**EXERCISE DESCRIPTION:** Present the following entries again, word for word and in full.

[Object modeling scripts]
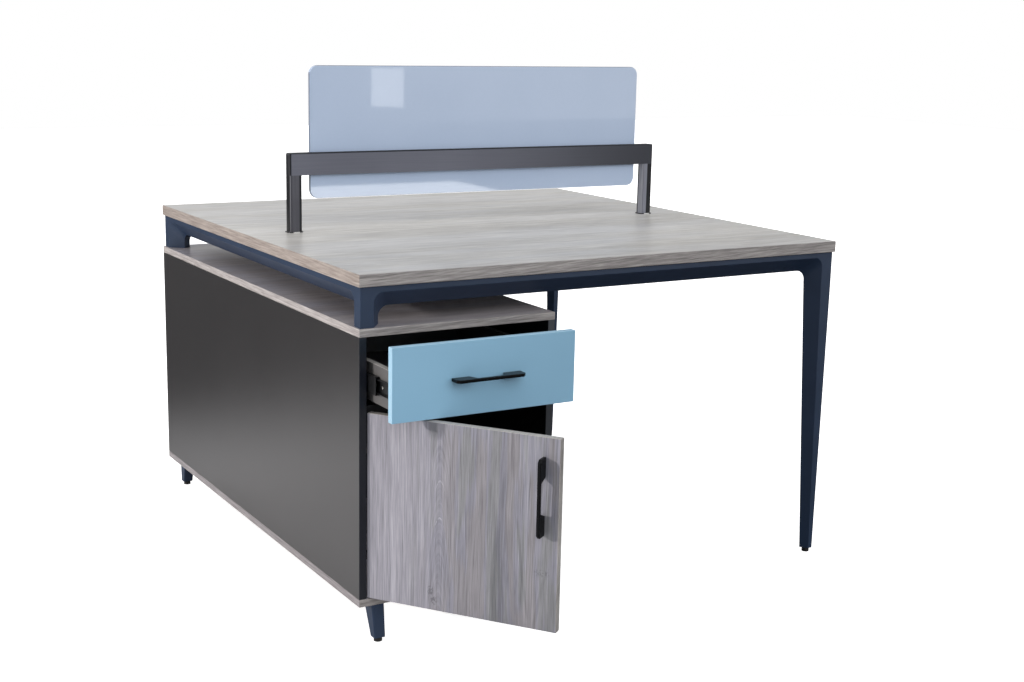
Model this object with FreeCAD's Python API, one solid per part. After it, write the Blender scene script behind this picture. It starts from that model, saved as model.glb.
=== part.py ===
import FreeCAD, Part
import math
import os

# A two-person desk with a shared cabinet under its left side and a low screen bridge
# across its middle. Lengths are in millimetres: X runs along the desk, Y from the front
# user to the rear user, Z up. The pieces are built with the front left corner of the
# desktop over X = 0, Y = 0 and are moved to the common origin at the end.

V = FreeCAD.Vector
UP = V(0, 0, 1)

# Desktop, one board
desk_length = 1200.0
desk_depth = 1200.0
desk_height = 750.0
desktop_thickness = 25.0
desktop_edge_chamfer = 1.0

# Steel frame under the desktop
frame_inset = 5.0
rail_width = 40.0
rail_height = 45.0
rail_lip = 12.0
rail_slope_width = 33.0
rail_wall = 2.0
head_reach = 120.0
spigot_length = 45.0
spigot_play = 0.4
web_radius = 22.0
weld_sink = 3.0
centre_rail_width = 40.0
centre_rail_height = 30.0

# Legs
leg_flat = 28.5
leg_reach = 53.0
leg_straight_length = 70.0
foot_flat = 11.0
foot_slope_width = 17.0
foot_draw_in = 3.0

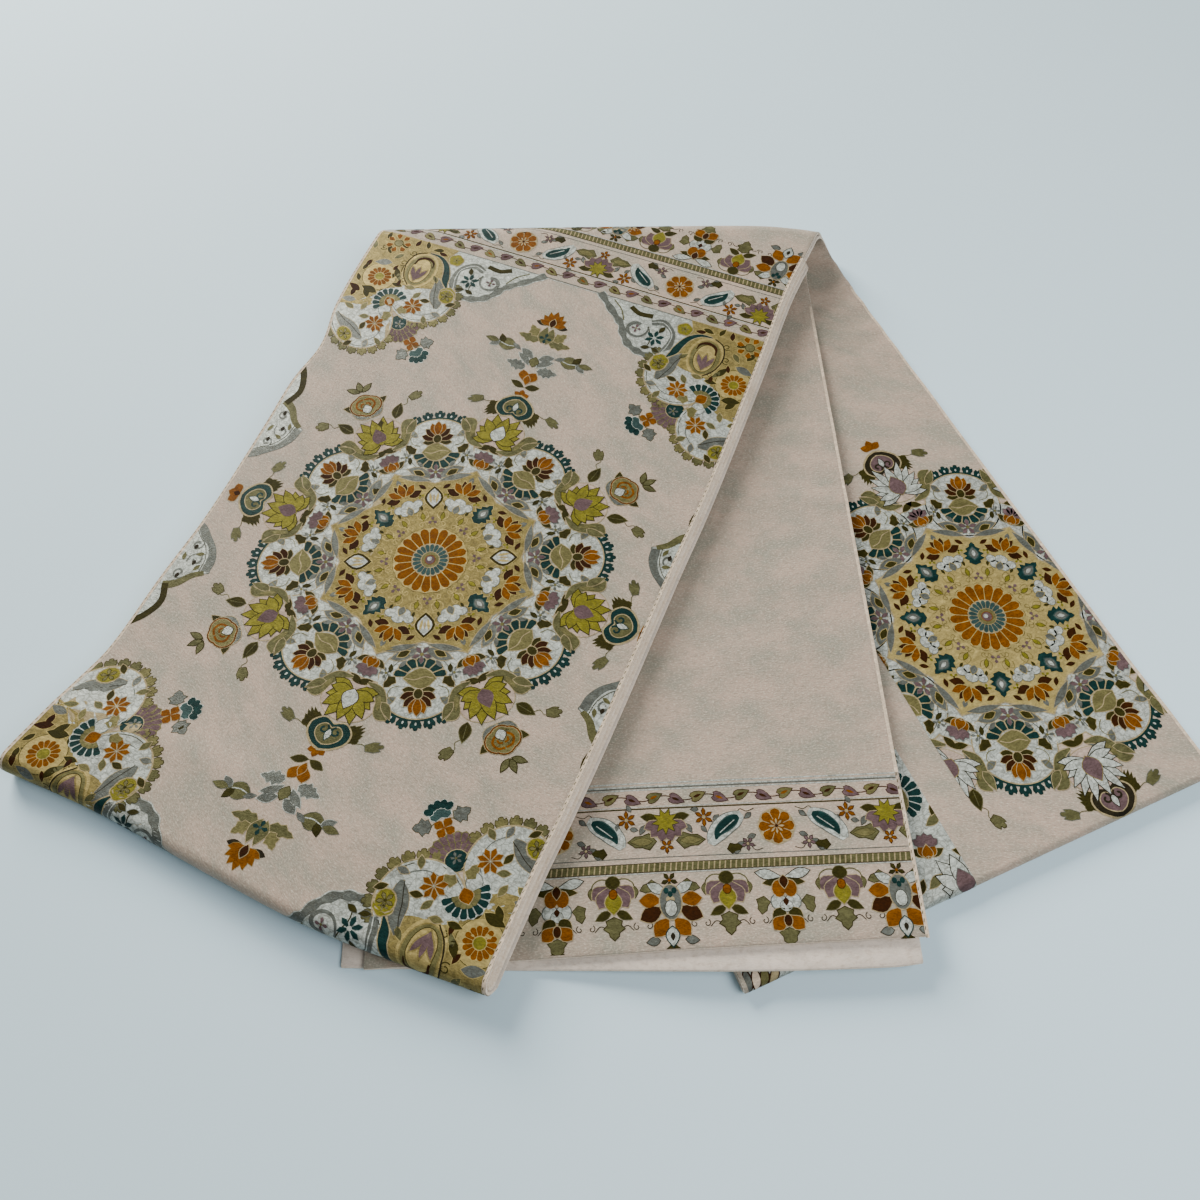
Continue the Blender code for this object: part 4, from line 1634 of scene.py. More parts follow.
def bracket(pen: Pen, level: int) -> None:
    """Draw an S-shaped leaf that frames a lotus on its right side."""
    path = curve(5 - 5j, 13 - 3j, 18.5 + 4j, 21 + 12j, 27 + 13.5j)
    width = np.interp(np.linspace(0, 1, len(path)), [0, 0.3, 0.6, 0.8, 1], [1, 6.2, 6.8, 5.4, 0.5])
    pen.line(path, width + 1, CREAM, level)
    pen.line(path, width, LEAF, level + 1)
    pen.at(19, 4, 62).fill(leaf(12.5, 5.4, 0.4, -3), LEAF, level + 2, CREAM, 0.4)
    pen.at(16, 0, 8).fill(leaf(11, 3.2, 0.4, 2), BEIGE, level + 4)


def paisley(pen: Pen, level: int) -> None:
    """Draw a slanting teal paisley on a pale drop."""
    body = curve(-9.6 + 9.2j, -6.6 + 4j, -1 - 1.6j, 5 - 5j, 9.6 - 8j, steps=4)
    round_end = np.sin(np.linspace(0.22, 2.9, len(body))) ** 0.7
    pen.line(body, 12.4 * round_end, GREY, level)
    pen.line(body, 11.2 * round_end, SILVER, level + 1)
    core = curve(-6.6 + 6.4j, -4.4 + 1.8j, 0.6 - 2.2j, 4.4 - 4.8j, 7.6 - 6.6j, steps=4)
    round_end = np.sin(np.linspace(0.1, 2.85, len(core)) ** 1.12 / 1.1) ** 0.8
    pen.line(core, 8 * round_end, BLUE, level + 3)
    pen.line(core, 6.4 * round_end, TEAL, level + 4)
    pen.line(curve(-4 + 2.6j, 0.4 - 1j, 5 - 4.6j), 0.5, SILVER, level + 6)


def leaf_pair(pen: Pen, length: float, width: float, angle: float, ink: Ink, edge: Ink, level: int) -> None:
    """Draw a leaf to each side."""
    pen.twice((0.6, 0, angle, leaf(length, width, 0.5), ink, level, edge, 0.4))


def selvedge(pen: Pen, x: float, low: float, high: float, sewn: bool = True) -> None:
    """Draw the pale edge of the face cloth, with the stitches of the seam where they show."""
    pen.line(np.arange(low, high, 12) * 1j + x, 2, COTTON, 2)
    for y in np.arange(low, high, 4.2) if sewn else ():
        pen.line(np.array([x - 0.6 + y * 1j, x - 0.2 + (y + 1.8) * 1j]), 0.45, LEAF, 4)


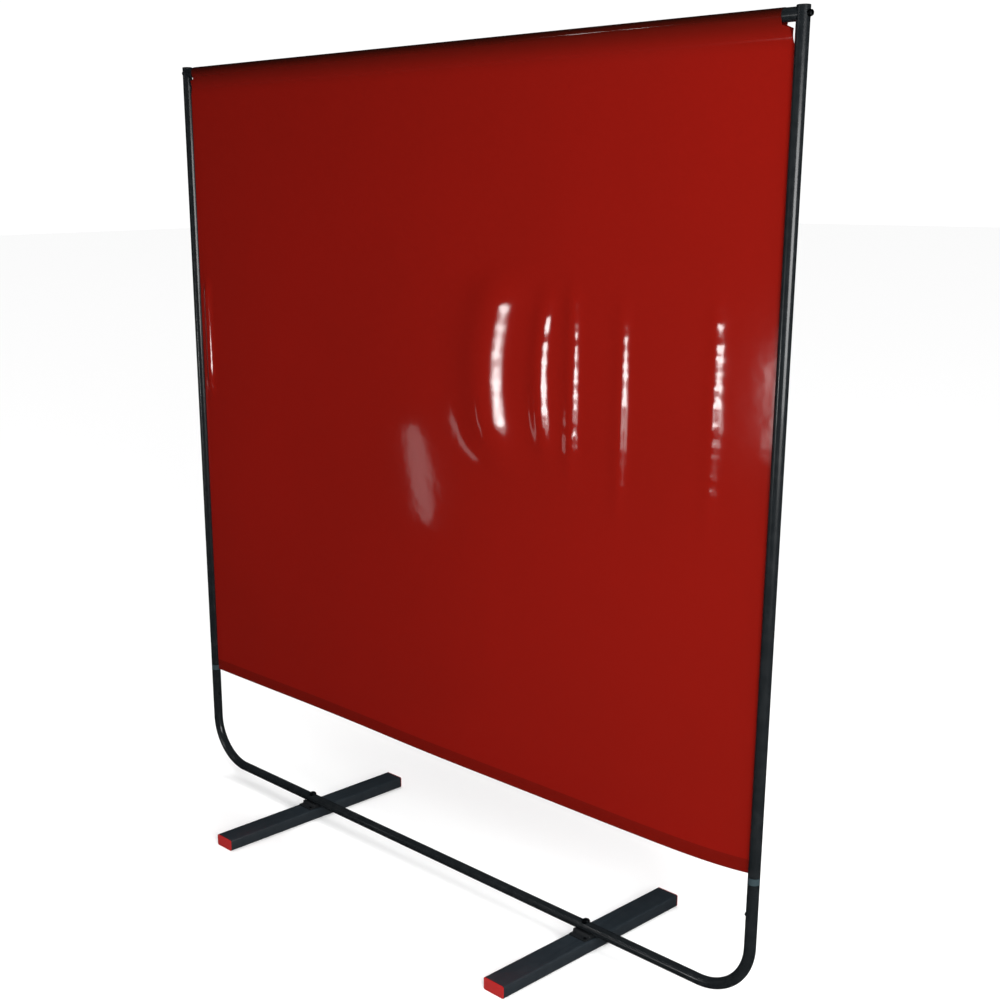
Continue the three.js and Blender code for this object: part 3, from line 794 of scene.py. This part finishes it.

**THE OUTPUT:**
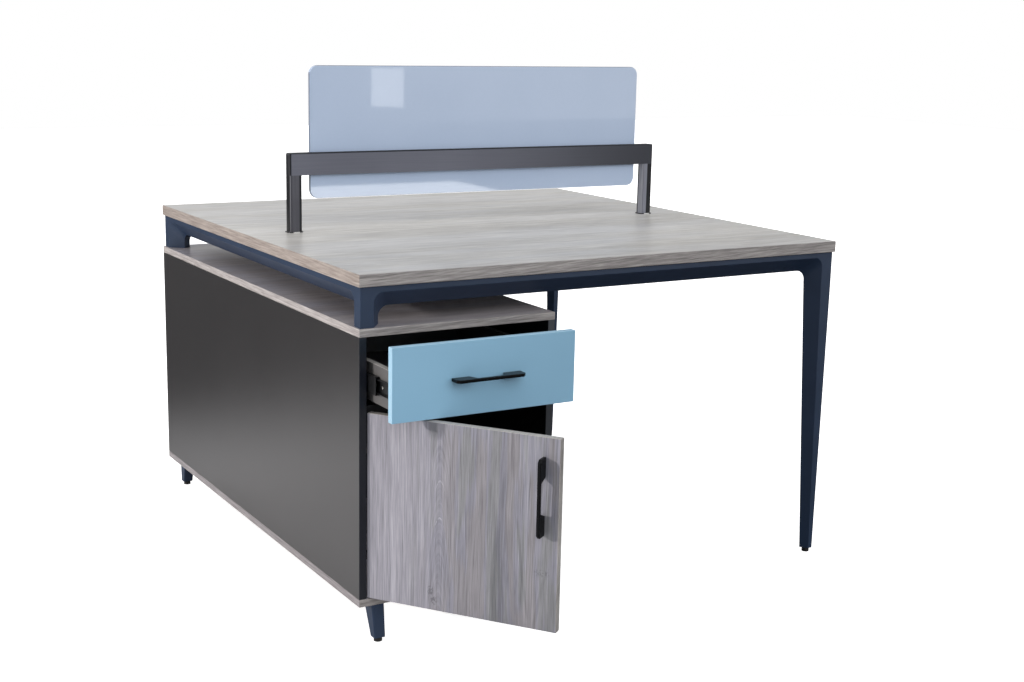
Model this object with FreeCAD's Python API, one solid per part. After it, write the Blender scene script behind this picture. It starts from that model, saved as model.glb.
=== part.py ===
import FreeCAD, Part
import math
import os

# A two-person desk with a shared cabinet under its left side and a low screen bridge
# across its middle. Lengths are in millimetres: X runs along the desk, Y from the front
# user to the rear user, Z up. The pieces are built with the front left corner of the
# desktop over X = 0, Y = 0 and are moved to the common origin at the end.

V = FreeCAD.Vector
UP = V(0, 0, 1)

# Desktop, one board
desk_length = 1200.0
desk_depth = 1200.0
desk_height = 750.0
desktop_thickness = 25.0
desktop_edge_chamfer = 1.0

# Steel frame under the desktop
frame_inset = 5.0
rail_width = 40.0
rail_height = 45.0
rail_lip = 12.0
rail_slope_width = 33.0
rail_wall = 2.0
head_reach = 120.0
spigot_length = 45.0
spigot_play = 0.4
web_radius = 22.0
weld_sink = 3.0
centre_rail_width = 40.0
centre_rail_height = 30.0

# Legs
leg_flat = 28.5
leg_reach = 53.0
leg_straight_length = 70.0
foot_flat = 11.0
foot_slope_width = 17.0
foot_draw_in = 3.0

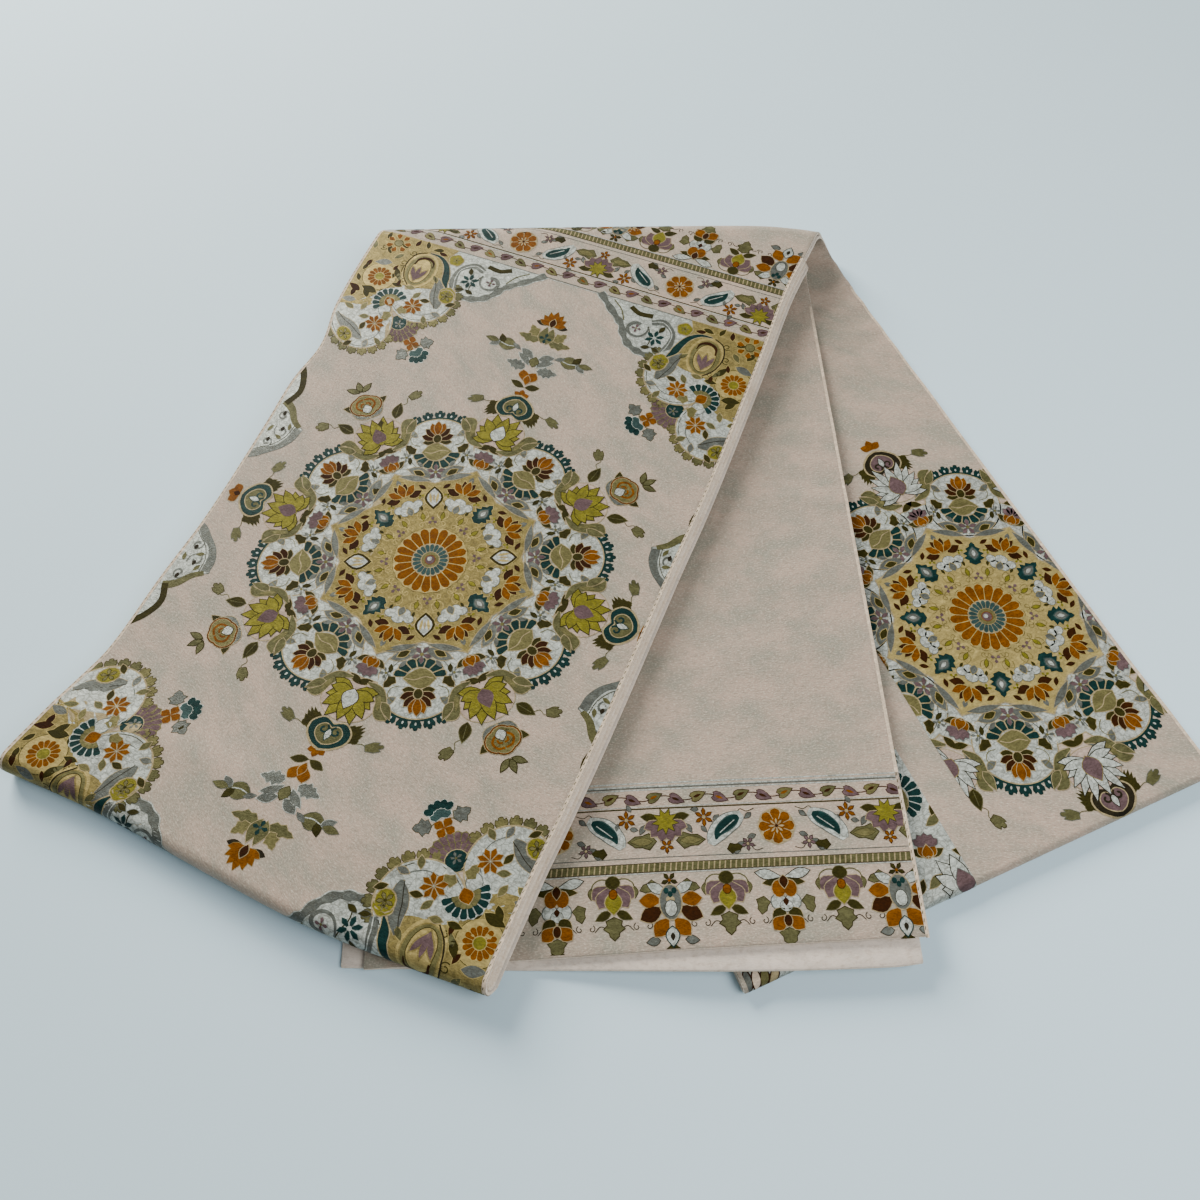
Continue the Blender code for this object: part 4, from line 1634 of scene.py. More parts follow.
def bracket(pen: Pen, level: int) -> None:
    """Draw an S-shaped leaf that frames a lotus on its right side."""
    path = curve(5 - 5j, 13 - 3j, 18.5 + 4j, 21 + 12j, 27 + 13.5j)
    width = np.interp(np.linspace(0, 1, len(path)), [0, 0.3, 0.6, 0.8, 1], [1, 6.2, 6.8, 5.4, 0.5])
    pen.line(path, width + 1, CREAM, level)
    pen.line(path, width, LEAF, level + 1)
    pen.at(19, 4, 62).fill(leaf(12.5, 5.4, 0.4, -3), LEAF, level + 2, CREAM, 0.4)
    pen.at(16, 0, 8).fill(leaf(11, 3.2, 0.4, 2), BEIGE, level + 4)


def paisley(pen: Pen, level: int) -> None:
    """Draw a slanting teal paisley on a pale drop."""
    body = curve(-9.6 + 9.2j, -6.6 + 4j, -1 - 1.6j, 5 - 5j, 9.6 - 8j, steps=4)
    round_end = np.sin(np.linspace(0.22, 2.9, len(body))) ** 0.7
    pen.line(body, 12.4 * round_end, GREY, level)
    pen.line(body, 11.2 * round_end, SILVER, level + 1)
    core = curve(-6.6 + 6.4j, -4.4 + 1.8j, 0.6 - 2.2j, 4.4 - 4.8j, 7.6 - 6.6j, steps=4)
    round_end = np.sin(np.linspace(0.1, 2.85, len(core)) ** 1.12 / 1.1) ** 0.8
    pen.line(core, 8 * round_end, BLUE, level + 3)
    pen.line(core, 6.4 * round_end, TEAL, level + 4)
    pen.line(curve(-4 + 2.6j, 0.4 - 1j, 5 - 4.6j), 0.5, SILVER, level + 6)


def leaf_pair(pen: Pen, length: float, width: float, angle: float, ink: Ink, edge: Ink, level: int) -> None:
    """Draw a leaf to each side."""
    pen.twice((0.6, 0, angle, leaf(length, width, 0.5), ink, level, edge, 0.4))


def selvedge(pen: Pen, x: float, low: float, high: float, sewn: bool = True) -> None:
    """Draw the pale edge of the face cloth, with the stitches of the seam where they show."""
    pen.line(np.arange(low, high, 12) * 1j + x, 2, COTTON, 2)
    for y in np.arange(low, high, 4.2) if sewn else ():
        pen.line(np.array([x - 0.6 + y * 1j, x - 0.2 + (y + 1.8) * 1j]), 0.45, LEAF, 4)


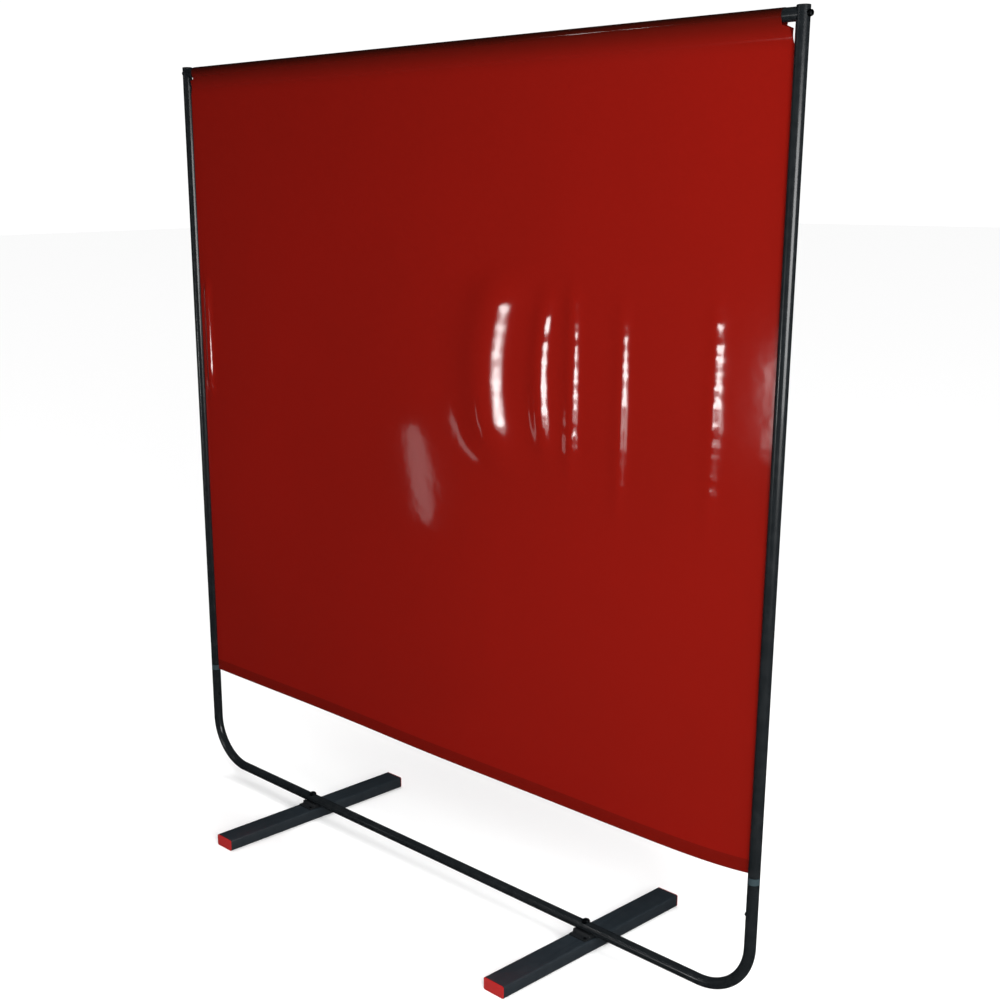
Continue the three.js and Blender code for this object: part 3, from line 794 of scene.py. This part finishes it.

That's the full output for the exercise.